Material >>
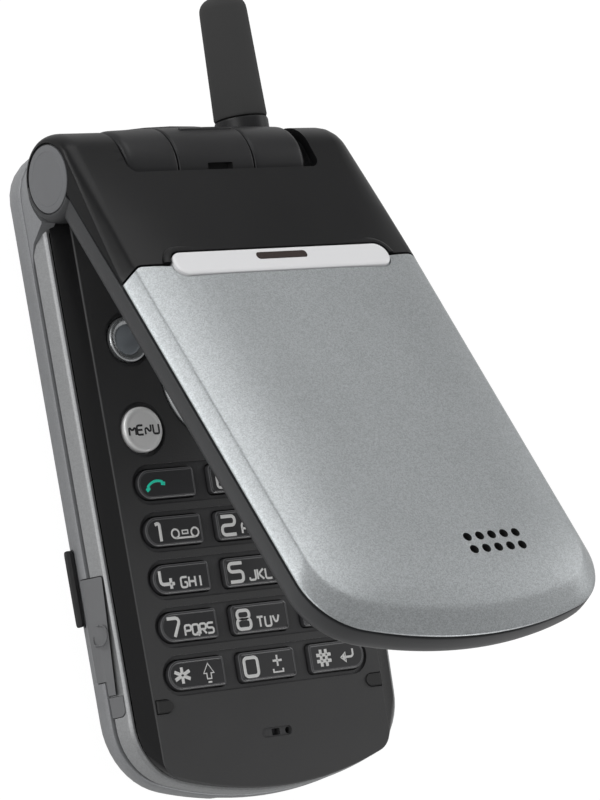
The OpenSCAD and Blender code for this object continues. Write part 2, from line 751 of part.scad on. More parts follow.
module key_call() color([0.22, 0.22, 0.23]) side_press(0, -1);
module key_mid() color([0.22, 0.22, 0.23]) mid_press(0);
module key_end() color([0.22, 0.22, 0.23]) side_press(0, 1);
module key_1() color([0.22, 0.22, 0.23]) side_press(1, -1);
module key_2() color([0.22, 0.22, 0.23]) mid_press(1);
module key_3() color([0.22, 0.22, 0.23]) side_press(1, 1);
module key_4() color([0.22, 0.22, 0.23]) side_press(2, -1);
module key_5() color([0.22, 0.22, 0.23]) mid_press(2);
module key_6() color([0.22, 0.22, 0.23]) side_press(2, 1);
module key_7() color([0.22, 0.22, 0.23]) side_press(3, -1);
module key_8() color([0.22, 0.22, 0.23]) mid_press(3);
module key_9() color([0.22, 0.22, 0.23]) side_press(3, 1);
module key_star() color([0.22, 0.22, 0.23]) side_press(4, -1);
module key_0() color([0.22, 0.22, 0.23]) mid_press(4);
module key_hash() color([0.22, 0.22, 0.23]) side_press(4, 1);
module soft_key_left() color([0.7, 0.72, 0.74]) round_press(-round_x, round_y0);
module soft_key_right() color([0.7, 0.72, 0.74]) round_press(round_x, round_y0);
module menu_key() color([0.82, 0.83, 0.83]) round_press(-round_x, round_y1);
module clear_key() color([0.82, 0.83, 0.83]) round_press(round_x, round_y1);

// Direction ring: rocks on its middle, so it is held by a groove and not by a flange
module nav_ring() color([0.7, 0.72, 0.74]) at_hinge() translate([0, nav_y, -fascia_under - 0.9]) {
    bore = ok_r + 0.3;
    rotate_extrude() polygon([[bore, 0.3], [nav_r, 0.3], [nav_r, 2.1], [nav_r - 0.5, 2.65],
                              [nav_r - 1.6, 2.75], [nav_r - 3, 2.5], [bore + 0.3, 2.35],
                              [bore, 2.2]]);
}

module ok_key() color([0.75, 0.77, 0.78]) at_hinge() translate([0, nav_y, 0])
    slab(key_top, fascia_under + 0.35) circle(ok_r);

// ---- Lid, drawn closed ----------------------------------------------------------------

// Outer form of the lid above its seam, with a slightly crowned face
module lid_outer_form() {
    w = lid_half_w;
    loft([
        [lid_seam_h, lid_plan(w - 0.1, lid_len)],
        [lid_seam_h + 0.9, lid_plan(w - 0.35, lid_len - 0.25)],
        [lid_top_h - 0.75, lid_plan(w - 1.2, lid_len - 1.1)],
        [lid_top_h - 0.25, lid_plan(w - 2.4, lid_len - 2.2)],
        [lid_top_h, lid_plan(w - 4.2, lid_len - 4)],
        [lid_top_mid, lid_plan(w - 13, lid_len - 13)]]);
}

// Knuckle with a rounded outer end, from its inner face to its outer face on the right
module knuckle(x_in, x_out) {
    axial = 2.2;
    radial = knuckle_r - cap_r - 0.2;
    x_turned(concat(
        [[0, x_in], [knuckle_r, x_in]],
        [for (a = [0:18:90]) [knuckle_r - radial * (1 - cos(a)), x_out - axial * (1 - sin(a))]],
        [[0, x_out]]));
}

// Height of the swell that runs from the flat of the lid up to the knuckles
function swell(t) = lid_top_mid + (knuckle_r - 0.05 - lid_top_mid) * (1 - cos(180 * t)) / 2;

// The two knuckles and the swell that runs from them into the lid
module knuckles() {
    swell_len = 12;
    knuckle(recess_x1 + 0.2, lid_face_x);
    mirror([1, 0, 0]) knuckle(-recess_x0 + 0.2, lid_face_x);
    edge = lid_half_w - 0.35;
    edge_r = 2.6;
    intersection() {
        along_x(-edge, edge)
            polygon(concat(
                [[-1.2, 0.5], [-swell_len, 0.5], [-swell_len, lid_top_h - 0.4]],
                [for (i = [1:8]) [-swell_len + (swell_len - 1.2) * i / 8, swell(i / 8)]]));
        translate([0, cut, 0]) rotate([90, 0, 0]) linear_extrude(swell_len + 2 * cut)
            polygon(concat([[-edge, 0], [edge, 0]],
                           arc([edge - edge_r, knuckle_r - edge_r], edge_r, 0, 90, 5),
                           arc([-edge + edge_r, knuckle_r - edge_r], edge_r, 90, 180, 5)));
    }
}

// What the outer covers take at the hinge, in (y, z)
module cover_side() {
    difference() {
        union() {
            polygon(concat([[0, 0]], arc([0, 0], 12, -60, 150, 14)));
            translate([-far, lid_seam_h]) square([far - 3.5, far]);
        }
        circle(cap_r + slack);
        polygon([[-far, -far], [-far, lid_seam_h], [-cap_r * cos(30), lid_seam_h], [0, 0], [-2, -far]]);
    }
}

// Gap of the lid that holds the barrels, with rounded lower corners
module barrel_recess() {
    x_rod(recess_x0, recess_x1, tilt_clear);
    translate([0, 0, -far]) linear_extrude(2 * far) {
        translate([recess_x0 + 1.5, -3.3]) circle(1.5);
        translate([recess_x1 - 1.5, -3.3]) circle(1.5);
        translate([recess_x0 + 1.5, -4.8]) square([recess_x1 - recess_x0 - 3, far]);
        translate([recess_x0, -3.3]) square([recess_x1 - recess_x0, far]);
    }
}

module bar_2d(extra = 0) {
    translate([0, -cover_end]) round_rect(2 * (bar_half + extra), bar_w + 2 * extra,
                                          bar_w / 2 - 0.15 + extra);
}

// Slot in the bar, in which the indicator lies
module slot_2d(extra = 0) {
    translate([0, -cover_end + 0.6]) round_rect(8.26 + 2 * extra, 1.11 + 2 * extra, 0.5);
}

// Joint between cover and plate: straight in the middle and falling away to the sides
module joint_2d(gap) {
    x1 = bar_half + 2;
    x2 = lid_half_w + 1;
    translate([0, -gap]) polygon([
        [-x2, -far], [x2, -far], [x2, -cover_end - joint_drop], [x1 + 1.5, -cover_end - 0.6],
        [x1, -cover_end - 0.1], [x1 - 1.5, -cover_end], [-x1 + 1.5, -cover_end],
        [-x1, -cover_end - 0.1], [-x1 - 1.5, -cover_end - 0.6], [-x2, -cover_end - joint_drop]]);
}

module lid_cover() color([0.12, 0.12, 0.13]) lid_place() difference() {
    intersection() {
        union() {
            lid_outer_form();
            knuckles();
        }
        along_x(-far, far) cover_side();
    }
    slab(-far, far) joint_2d(0);
    barrel_recess();
    slab(-far, -lid_top_h + 0.8) bar_2d(0.08);
    // Hollow underside
    slab(-lid_top_h + 1.4, 0) translate([0, -13]) round_rect(40, 8, 1);
}

module speaker_holes(r) {
    for (i = [-2:2], j = [-1, 1])
        translate([speaker_x + speaker_pitch * i, speaker_y + speaker_pitch / 2 * j]) circle(r);
}

module lid_plate() color([0.6, 0.63, 0.64]) lid_place() difference() {
    intersection() {
        lid_outer_form();
        slab(-far, far) joint_2d(seat);
    }
    slab(-far, -lid_top_h + 0.8) bar_2d(0.08);
    slab(-far, 0) speaker_holes(speaker_hole_r);
    // Hollow underside
    slab(-lid_top_h + 1.2, 0) translate([0, display_y]) round_rect(38, 40, 2);
    slab(-lid_top_h + 1.2, 0) translate([speaker_x, speaker_y]) round_rect(16, 10, 2);
}

module lid_bar() color([0.85, 0.85, 0.86]) lid_place() difference() {
    slab(-lid_top_mid - 0.3, -lid_top_h + 0.78) bar_2d();
    slab(-far, 0) slot_2d(seat);
}

module indicator_lens() color([0.1, 0.05, 0.03]) lid_place()
    slab(-lid_top_mid - 0.02, -lid_top_h + 0.78) slot_2d();

// Outer form of the lid below its seam
module lid_inner_form() {
    w = lid_half_w;
    loft([
        [-lid_inner_h, lid_plan(w - 2.2, lid_len - 2.6, -4)],
        [-lid_inner_h + 0.35, lid_plan(w - 1.2, lid_len - 1.6, -4)],
        [-lid_inner_h + 1.2, lid_plan(w - 0.45, lid_len - 0.9, -4)],
        [lid_seam_h - 0.6, lid_plan(w, lid_len - 0.5, -4)],
        [lid_seam_h - seat, lid_plan(w, lid_len - 0.5, -4)]]);
}

module lid_shell() color([0.3, 0.31, 0.32]) lid_place() difference() {
    glass_w = display_w + 2 * rim;
    glass_h = display_h + 8;
    union() {
        lid_inner_form();
        difference() {
            knuckles();
            along_x(-far, far) offset(delta = seat) cover_side();
        }
    }
    barrel_recess();
    // Pockets for the display and the receiver, open under the outer covers
    slab(-far, 0.4) translate([0, display_y]) round_rect(display_w + 5, display_h + 6, 1.5);
    slab(-far, 0.4) translate([0, receiver_y]) round_rect(24, 5.2, 1);
    // Seat of the window, and openings for the display and the receiver
    slab(lid_inner_h - 0.85, far) translate([0, display_y]) round_rect(glass_w, glass_h, 2);
    slab(0, far) translate([0, display_y]) round_rect(display_w, display_h, 1);
    slab(0, far) for (i = [-1:1]) translate([0, receiver_y + 1.3 * i]) round_rect(8, 0.6, 0.29);
    // Bores of the cartridge and the pin, and seats of the caps
    x_rod(-far, recess_x0, cartridge_r + seat);
    x_rod(recess_x1, lid_half_w - 2.6, pin_r + run_gap);
    x_rod(-far, -lid_half_w + 0.5, cap_r + 0.1);
    x_rod(lid_half_w - 0.5, far, cap_r + 0.1);
    for (p = lid_screw_spots) translate([p[0], p[1], -far]) {
        cylinder(h = far + lid_seam_h, r = lid_screw_r + 0.04);
        cylinder(h = far - lid_inner_h + 1, r = lid_head_r + 0.05);
    }
    for (x = [-1, 1]) translate([x * pad_x, pad_y, -far]) cylinder(h = far - lid_inner_h + 0.5, r = 1.35);
    // Channel of the flex cable
    box(recess_x1 + 1.7, recess_x1 + 4.5, -14, -2, -1.2, far);
}

module display_glass() color([0.08, 0.1, 0.12]) lid_place()
    slab(lid_inner_h - 0.8, lid_inner_h - 0.02) translate([0, display_y])
        round_rect(display_w + 2 * rim - 0.2, display_h + 7.8, 1.9);

module display_module() color([0.4, 0.42, 0.45]) lid_place()
    slab(-lid_seam_h, 0.38) translate([0, display_y]) round_rect(display_w + 3.5, display_h + 4, 1);

module receiver() color([0.3, 0.3, 0.32]) lid_place()
    slab(-1.2, 0.38) translate([0, receiver_y]) round_rect(14, 4.8, 1);

module loudspeaker() color([0.35, 0.35, 0.36]) lid_place()
    slab(-lid_top_h + 1.25, -lid_seam_h - seat) translate([speaker_x, speaker_y])
        round_rect(15, 9.4, 2);

module hinge_caps() color([0.45, 0.46, 0.48]) lid_place() {
    x_rod(-lid_face_x, -lid_half_w + 0.48, cap_r);
    x_rod(lid_half_w - 0.48, lid_face_x, cap_r);
}

module hinge_module() color([0.72, 0.73, 0.75]) lid_place() {
    x_rod(-lid_half_w + 0.52, recess_x0 + 0.1, cartridge_r);
    x_rod(recess_x0 + 0.05, nose_x, cartridge_nose_r);
}

module lid_pads() color([0.1, 0.1, 0.1]) lid_place()
    for (x = [-1, 1]) translate([x * pad_x, pad_y, -lid_inner_h - 0.35]) cylinder(h = 0.83, r = 1.3);

module lid_screws() color([0.5, 0.51, 0.53]) lid_place()
    for (p = lid_screw_spots) translate([p[0], p[1], -lid_inner_h + 0.3]) {
        cylinder(h = lid_inner_h + lid_seam_h - 0.4, r = lid_screw_r);
        cylinder(h = 0.68, r = lid_head_r);
    }

module flex_cable() color([0.75, 0.45, 0.1]) lid_place()
    box(recess_x1 + 1.9, recess_x1 + 4.3, -13.9, -6, 0.6, 0.75);

rear_case();
side_band();
key_fascia();
hinge_housing();
battery_pack();
battery_latch();
main_board();
shield_cans();
keypad_mat();
microphone();
system_connector();
headset_jack();
headset_door();
door_anchor();
sim_holder();
vibration_motor();
side_key();
antenna_stub();
antenna_ferrule();
case_screws();
panel_bumpers();
hinge_pin();
camera_barrel();
camera_window();
camera_module();
nav_ring();
ok_key();
soft_key_left();
soft_key_right();
menu_key();
clear_key();
key_call();
key_mid();
key_end();
key_1();
key_2();
key_3();
key_4();
key_5();
key_6();
key_7();
key_8();
key_9();
key_star();
key_0();
key_hash();
lid_cover();
lid_plate();
lid_bar();
indicator_lens();
lid_shell();
display_glass();
display_module();
receiver();
loudspeaker();
hinge_caps();
hinge_module();
lid_pads();
lid_screws();
flex_cable();
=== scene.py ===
"""Clamshell telephone, half open: its shells, hinge, keys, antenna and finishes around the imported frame.

Pieces are drawn in millimetres in hinge coordinates: the origin is the middle of the hinge axis, +X is right,
+Y points at the antenna and +Z out of the keypad. Lid pieces are drawn closed. Settling a piece turns it open
with the lid, brings it to its place in the frame and scales it to metres.
"""

import json
import logging
import math
from collections.abc import Callable, Sequence
from dataclasses import dataclass, field, replace
from enum import Enum

import bmesh
import bpy
from mathutils import Matrix, Vector

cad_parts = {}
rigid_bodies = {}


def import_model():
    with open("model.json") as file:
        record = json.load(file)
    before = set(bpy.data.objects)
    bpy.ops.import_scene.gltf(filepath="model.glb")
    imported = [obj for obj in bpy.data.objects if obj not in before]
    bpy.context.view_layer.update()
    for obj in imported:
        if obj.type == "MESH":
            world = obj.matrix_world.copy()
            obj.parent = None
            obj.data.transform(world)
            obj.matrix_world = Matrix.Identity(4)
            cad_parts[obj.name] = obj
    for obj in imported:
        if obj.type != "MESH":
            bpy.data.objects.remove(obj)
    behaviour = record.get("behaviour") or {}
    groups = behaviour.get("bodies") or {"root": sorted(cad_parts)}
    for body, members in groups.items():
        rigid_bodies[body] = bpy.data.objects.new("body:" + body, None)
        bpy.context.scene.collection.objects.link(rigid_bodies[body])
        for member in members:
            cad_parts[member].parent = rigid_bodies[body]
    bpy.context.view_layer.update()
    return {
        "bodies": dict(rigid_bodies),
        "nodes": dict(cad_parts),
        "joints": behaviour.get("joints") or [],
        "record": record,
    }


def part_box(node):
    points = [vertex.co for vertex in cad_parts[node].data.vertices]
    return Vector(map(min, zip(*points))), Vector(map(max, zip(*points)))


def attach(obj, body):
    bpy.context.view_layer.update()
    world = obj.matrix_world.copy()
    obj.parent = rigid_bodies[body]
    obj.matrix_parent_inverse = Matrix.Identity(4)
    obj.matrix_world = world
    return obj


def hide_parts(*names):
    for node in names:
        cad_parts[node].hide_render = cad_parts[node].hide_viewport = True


LOG = logging.getLogger("telephone")
MM = 0.001
SAME_PLACE = 1e-3  # two vertices closer than this are one, in millimetres
SMOOTH_ANGLE = math.radians(32)
FAR = 40.0  # reach of a tool that cuts right through
UP = (0, 0, 1)

Obj = bpy.types.Object
Tree = bpy.types.NodeTree
Node = bpy.types.Node
Point = tuple[float, float]
Path = list[tuple[float, ...]]  # a start, then (u, v) lines and (centre u, centre v, degrees, steps) arcs
Color = tuple[float, float, float]
Test = Callable[[Vector, Vector], bool]


# ---- Modelling by hand ------------------------------------------------------------------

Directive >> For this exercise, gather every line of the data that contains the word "copy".

Result of this task >>
            world = obj.matrix_world.copy()
    world = obj.matrix_world.copy()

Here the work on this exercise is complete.